Au contraire, Pierre, a spider never seduces its dinner. Seduction would not even apply to the Venus Fly-trap, which only indicates an error in judgement on the part of pollenating insects. The web is well-placed alongside another's path, a point of transition, a bottleneck like a Chinook fishtrap or a cop posing as a hooker on a busy downtown intersection where one might expect a bit more authenticity. The extent of the web is the horizon of a spider's perception extending its sensation of a perturbation. The spider still must move to the vibration to enwrap and consume it. It is a joyful noise played on the spider's web of expanded consciousness. If anything, it is the fly which, albeit inadvertently, seduces the spider with an angelic pluck of the harp string! A sublime sound for the spider, a frantic wiggle for the fly.
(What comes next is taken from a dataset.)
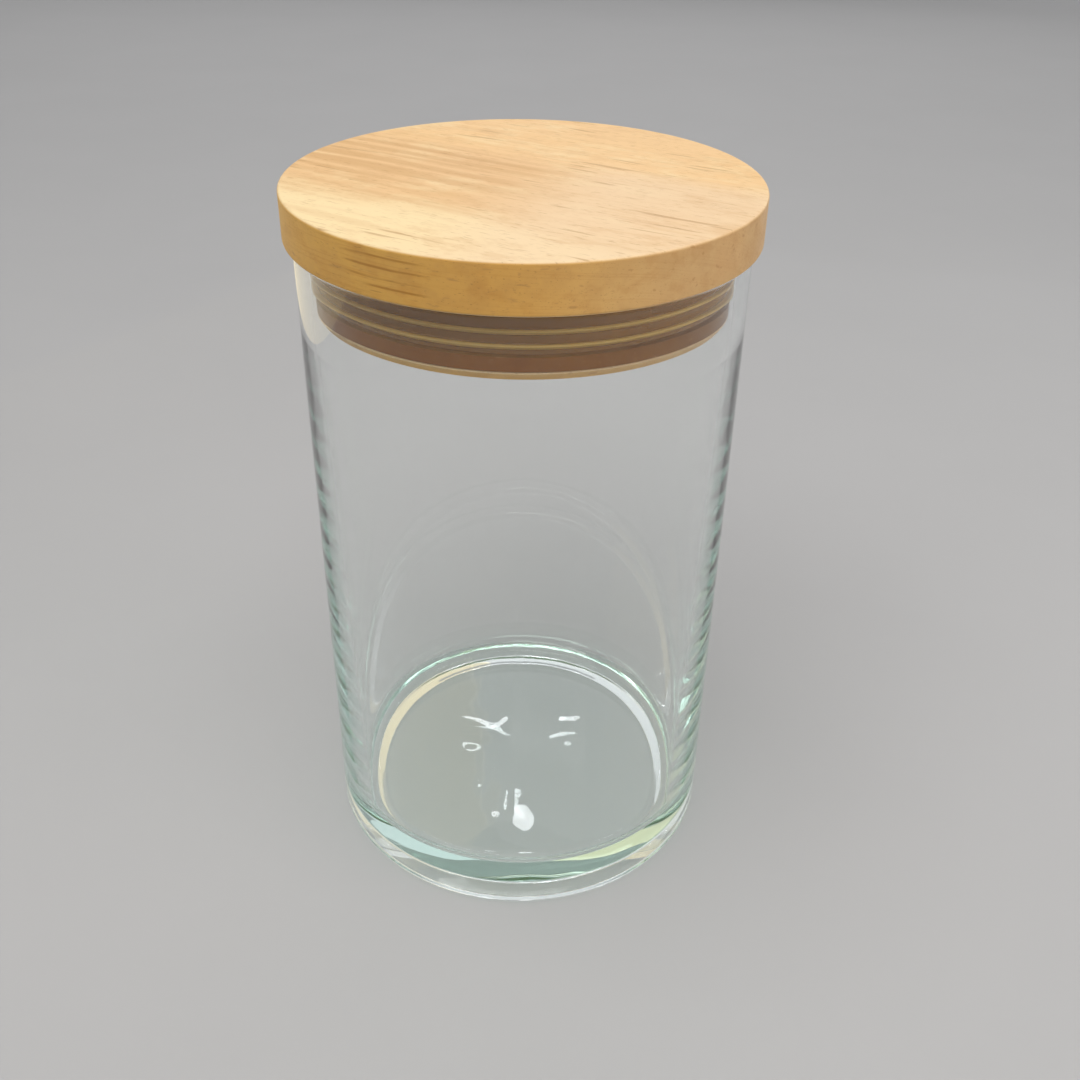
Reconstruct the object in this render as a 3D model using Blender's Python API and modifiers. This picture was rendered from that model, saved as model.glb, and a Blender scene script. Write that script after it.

Seduction, on the other hand, is an invitation for some mutual wiggling and not a matter of consumption at all. It is not, as Baudrillard suggests, a faux appearance for possession; it is merely an expression of receptivity. A faux appearance for possession is a sales pitch to enfavour a commodity exchange. A seductive adornment is merely an expressive emphasis, to attract another's attention, a perturbation within their perceptual horizon. A pleasant surprise. A question of extension by means of a simple redirection where a loud vocal announcement such as "Hey baby, wanna booogie?" may seem inappropriate for the situation.
There is a difference between seduction and entrapment residing in one's motivation. Hell, they don't even rhyme! The confusion is brought on by the posing of equality when we notice matching patterns. When we witness overwhelming entrapment in our own lives, we redirect to that side of the equation as par excellent or primary index of the other. Thus, in the same manner that Baudrillard cannot find an "authentic" gift (he thinks it therefore cannot exist), he says seduction is at base entrapment, jiving with social psychologists who pronounce all communication antagonistic.
Pretty quickly, half the equation disappears altogether by virtue of linear sequencing. Reductionism reduces meaning by shrinking the horizon of perception. It does not annihilate meaning, which is always a potential. From a mechanical point of view, the same muscles are engaged in seduction and entrapment. It is a matter of polysemy which gets the poet in us excited, whereas the mathemetician proclaims identity and "end of discussion". The romantically susceptible has at least a fifty percent chance of error. Over time, our own language illustrates the poetic associations of similarity without demanding linear causality: a tela 'web'; a toile 'sheer fabric'; a toilette 'bag for clothing'; a toilet 'receptacle for shit'; coming full turn back to toilette water 'perfume to cover the stink' and network telecast a 'web of lies' inviting all to serve themselves another helping of, more toil. That once just meant "the way we weave our baskets".
An after thought: By insisting on clarity, linearity and unvarying precision, mathematical distinction (definition always being a process of exclusion of what never really goes away – we just proceed to ignore it), we're set up for confusion. Consider how, to this day, we mix up the social with the political – I'm sorry, in my book they're not equivalent nor in adjectival relation (except as one negates the other) and maybe that's why they'll always be at war. Self-fulfillingly prophetic, the victories and the victims always rekindle the political (that's as well to say the economic) and everything else stays the same. But then, I don't consider language an exclusively antagonist game.